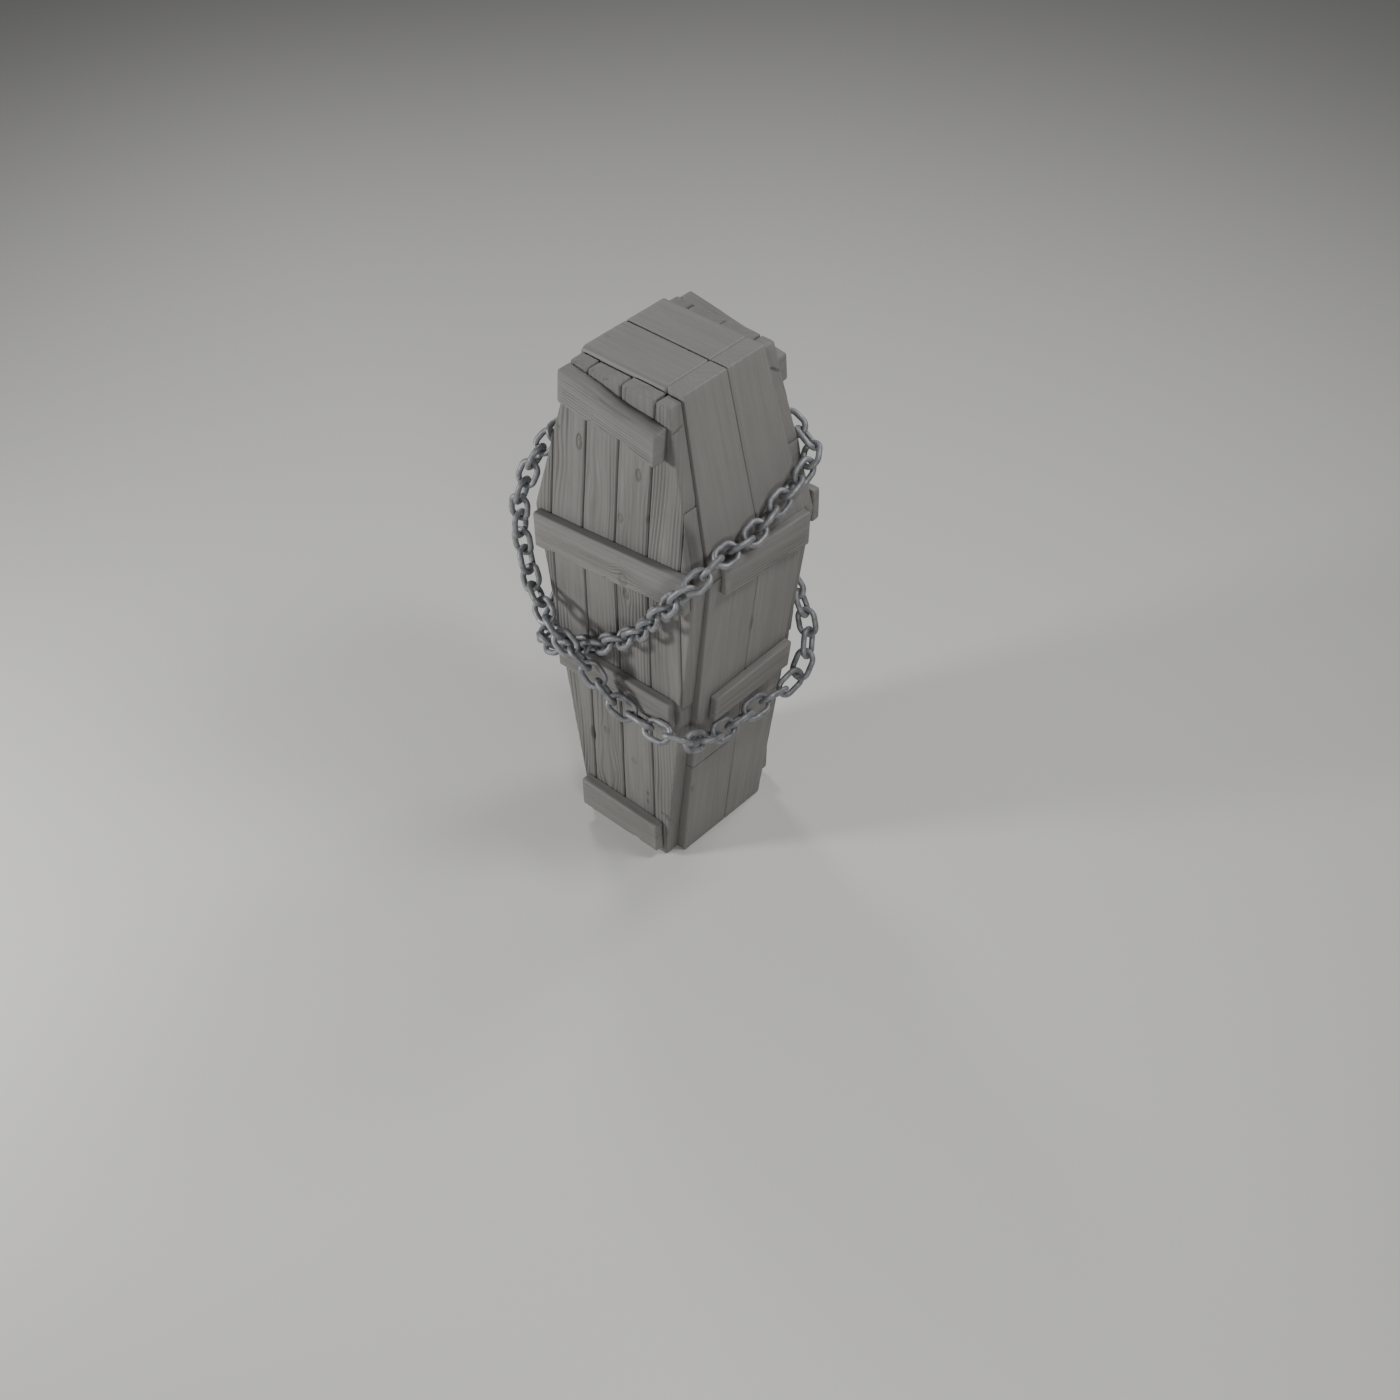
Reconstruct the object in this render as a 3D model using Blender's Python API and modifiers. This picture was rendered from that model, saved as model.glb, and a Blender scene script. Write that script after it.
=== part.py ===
import math

import bmesh
import bpy
from mathutils import Matrix, Vector

# The coffin stands on its foot. x is its width, the lid faces -y, and z is up.

# The box, which is widest and deepest at the shoulder
height = 2.000
shoulder_height = 1.358
foot_width = 0.456
shoulder_width = 0.764
head_width = 0.444
foot_depth = 0.427
shoulder_depth = 0.496
head_depth = 0.396
side_wall = 0.074
end_wall = 0.060
patch_height = 0.455
side_seam = 0.012
foot_seam = 0.062

# The lid and the back panel, six planks each
panel_thickness = 0.062
panel_foot_inset = 0.036
panel_shoulder_inset = 0.016
panel_head_inset = 0.013
panel_top_drop = 0.016
plank_width = 0.146
seam_lean = 0.010
wedge_tip = 0.004
plank_steps = (0.001, 0.004, 0.000, 0.003)

# The battens nailed over the planks
head_batten_thickness = 0.058
batten_thickness = 0.036
foot_batten_thickness = 0.041
side_batten_thickness = 0.033
bed_depth = 0.012
cutter_overrun = 0.050

# Worn edges
board_edge = 0.005
plank_edge = 0.006
panel_rim_edge = 0.018
rim_segments = 3
batten_edge = 0.009
worn_angle = math.radians(40)

# Spaces between pieces
touching_gap = 0.0003
seam_gap = 0.002
board_seam_gap = 0.0015

# The chains
wire_diameter = 0.021
wire_squareness = 0.9
link_width = 0.086
link_pitch = 0.072
link_bite = 0.0012
link_roll = math.radians(45)
route_steps = 24

# Battens on the lid and the back: how far the left and right ends stop short of the
# panel's edges, the thickness, the level the heights are from, and the heights of the
# corners (top left, top right, bottom left, bottom right) as seen from the front
lid_battens = {
    "head": (0.0155, 0.0342, head_batten_thickness, height, (-0.026, -0.090, -0.150, -0.216)),
    "shoulder": (0.0139, 0.0154, batten_thickness, shoulder_height, (-0.001, 0.050, -0.153, -0.103)),
    "middle": (0.0216, 0.0245, batten_thickness, 0.0, (0.822, 0.812, 0.702, 0.694)),
    "foot": (0.0186, 0.0233, foot_batten_thickness, 0.0, (0.187, 0.170, 0.056, 0.038)),
}
back_battens = {
    "head": (0.0228, 0.0314, head_batten_thickness, height, (-0.020, -0.092, -0.142, -0.206)),
    "shoulder": (0.0071, 0.0036, batten_thickness, shoulder_height, (0.044, 0.066, -0.090, -0.072)),
    "middle": (0.0234, 0.0316, batten_thickness, 0.0, (0.790, 0.806, 0.668, 0.686)),
    "foot": (0.0219, 0.0223, foot_batten_thickness, 0.0, (0.152, 0.136, 0.034, 0.024)),
}

# Battens on the sides: how far the front and back ends stop short of the board's edges,
# the level the heights are from, and the heights (top front, top back, bottom front,
# bottom back)
side_battens = {
    "shoulder": (0.0496, 0.0058, shoulder_height, (0.061, 0.039, -0.072, -0.106)),
    "middle": (0.0550, 0.0020, 0.0, (0.790, 0.804, 0.672, 0.680)),
}

# Broken places: the height or the share along a batten, then the size and the turn in
# degrees of the tilted block that breaks it
shoulder_break = (shoulder_height + 0.112, (0.050, 0.034, 0.150), (8, 0, 42))
corner_break = (0.0, (0.070, 0.200, 0.026), (0, 24, 0))
foot_nick = (0.70, (0.030, 0.040, 0.016), (0, 40, 0))
side_break = (0.66, (0.160, 0.130, 0.024), (-8, 0, 0))
seam_split = (0.412, (0.016, 0.030, 0.016), (0, 45, 0))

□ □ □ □

* _Task goal_
Everything from the first line of the material through the line containing "# The coffin" is to be printed exactly; lines after that are to be left out.

* _Solution below_
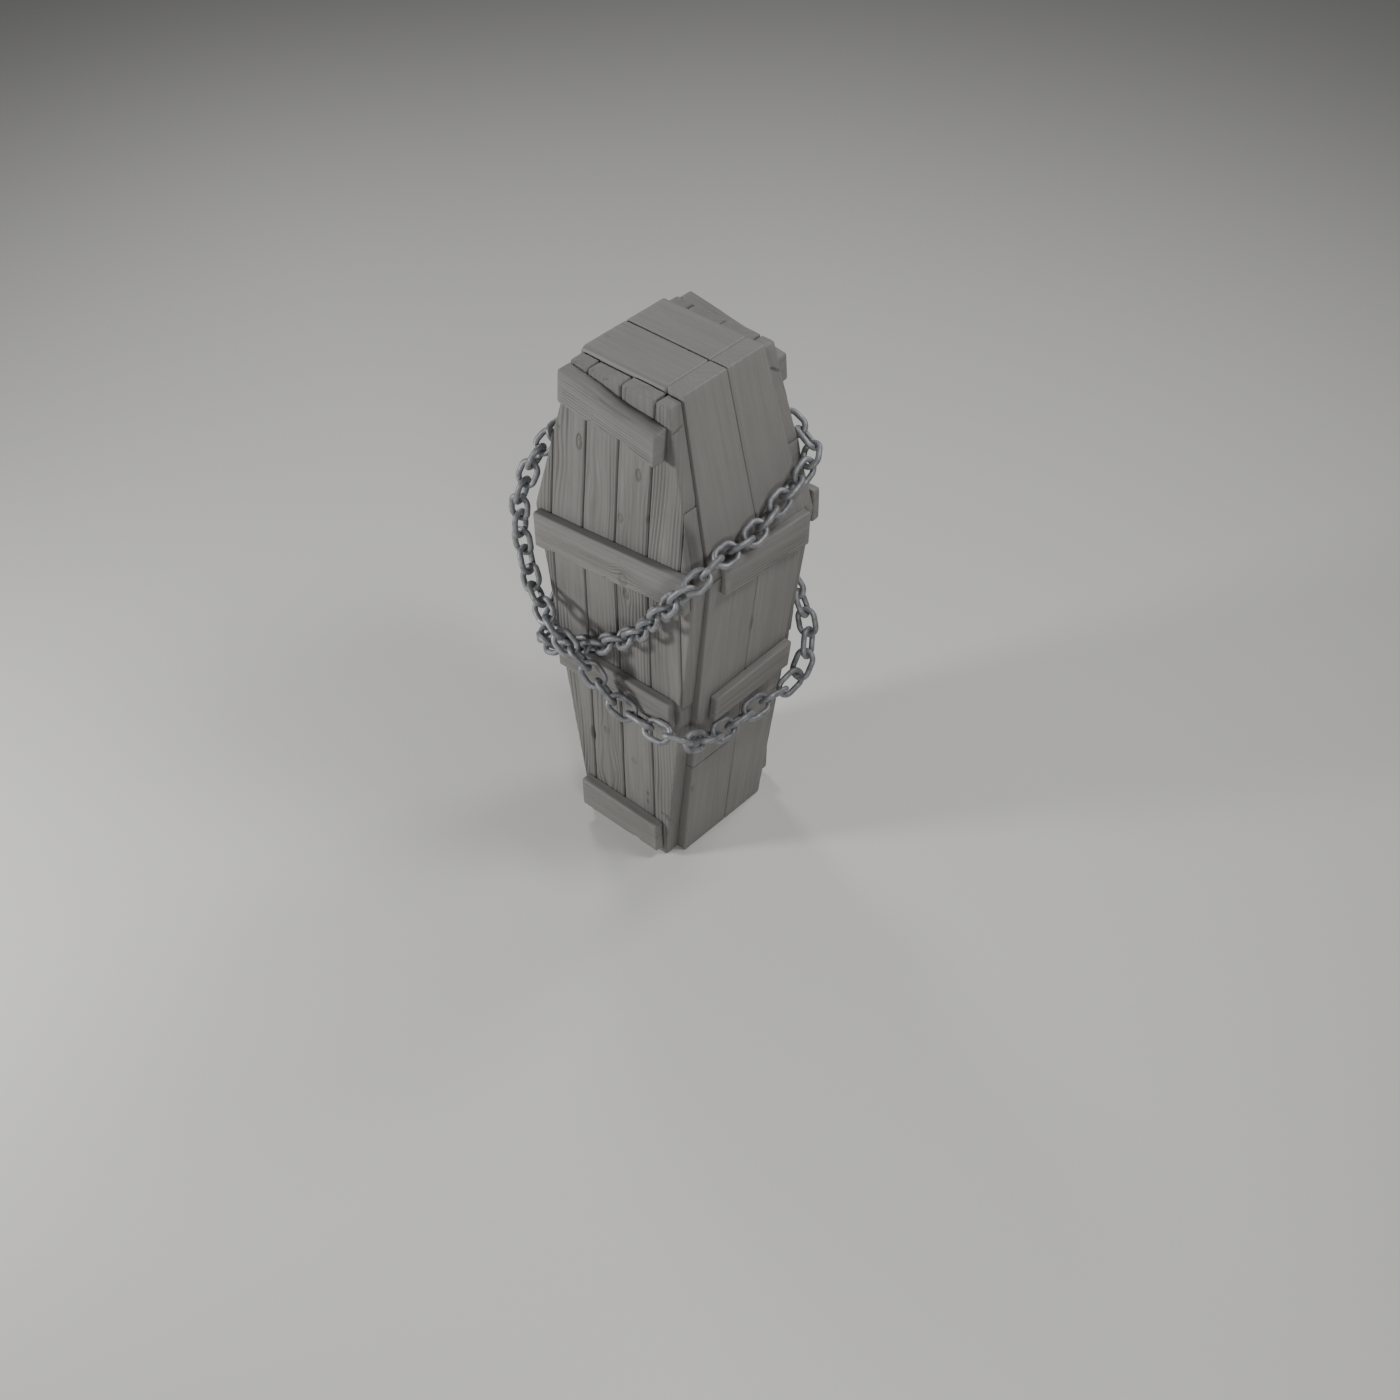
Reconstruct the object in this render as a 3D model using Blender's Python API and modifiers. This picture was rendered from that model, saved as model.glb, and a Blender scene script. Write that script after it.
=== part.py ===
import math

import bmesh
import bpy
from mathutils import Matrix, Vector

# The coffin stands on its foot. x is its width, the lid faces -y, and z is up.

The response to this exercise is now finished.